Two members of the Environmental Social Science Research Group are in Antalya, Turkey, this week attending the 2nd Conference of the Intergovernmental Platform for Biodiversity and Ecosystem Services (IPBES). IPBES is a complex and important initiative that aims to improve the ‘science/policy’ interface, to collate research efforts from around the world that aim to demonstrate the extent of biodiversity loss and assess the state of ecosystems and nature’s benefits to people worldwide. In this way, it is similar to the Intergovernmental Panel for Climate Change, which through its reports has highlighted the ‘science’ behind climate change and the need for policy action.
 
The research effort that IPBES represents and requires is massive, as it needs to bring together governments, the scientific and indigenous communities that wish to contribute their efforts and knowledge, and come up with research topics, guidance for methodologies for complex assessments (e.g. land degradation, invasive species, scenarios and modelling, values and valuation, etc.), coordinate the institutionalisation of such an effort – the list is long.
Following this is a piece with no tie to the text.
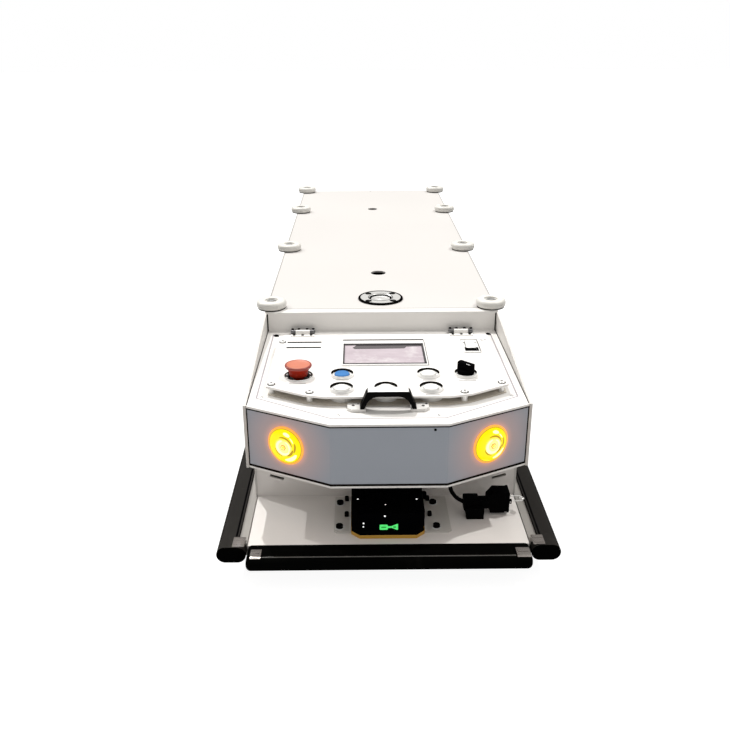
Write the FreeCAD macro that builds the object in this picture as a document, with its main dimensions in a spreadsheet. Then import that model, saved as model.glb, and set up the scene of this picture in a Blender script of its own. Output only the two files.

This complicated effort has been coordinated as an ‘Intergovernmental Platform’, as in its title, which means that it is currently unofficially a part of the United Nations Environment Programme and conforms to its rules and regulations. Thus this IPBES-2 meeting is like a big United Nations Conference of the Parties (except here we call it a Plenary, and currently 115 countries have signed on to IPBES, although IPBES is not legally binding).
 
The actual agenda for this week is that everything is on the table: the Work Programme, its Conceptual Framework, the Rules of Procedure, the Budget. These are currently being read and edited (in some cases line-by-line) by the Plenary. There are many issues that are of interest and relevant to us if we want to see a fair and equitable, transparent and legitimate IPBES process. György Pataki, member of ESSRG and Vice-Chair of the Multidisciplinary Expert Panel for Eastern Europe, is of course an ecological economist who has had a significant role in contributing to the potential Work Programme, in particular the thematic assessment for value and valuation. His role is to answer questions as they arise from Member States, and accordingly modify and expand the documents as appropriate. The interesting (and sometimes frustrating) quirk of the United Nations system is that only Member States have the right to speak at Plenary and in Contact Groups where documents are reviewed; as experts and stakeholders, we frequently have to network to find Member States that share our view or are willing to bring attention our views on the Plenary floor. It is a literal meeting space and place of science and politics.
 
I have been involved most significantly in questions of Procedure and institutional design for IPBES: that is, what role will Stakeholders (so, external experts, NGOs, communities) be allowed in the IPBES process? What will the institutional structure of IPBES be? Will it have a central, ‘neutral’ coordinating body called the Bureau that oversees the MEP, and will the MEP be independent or hierarchically beneath the Bureau? Will stakeholders be allowed to nominate experts to participate in the research and design of assessment reports, or will this privilege be the domain of states only? All these questions, and more, are the subject of this meeting.
 
We are attempting to achieve a credible IPBES process that gives holistic participation rights to knowledge holders and establishes an institutional base that is transparent for those electing to participate in it. At this stage, discussions are progressing slowly, but break-out groups and discussions will hopefully coalesce in time for adoption of all documents on Saturday.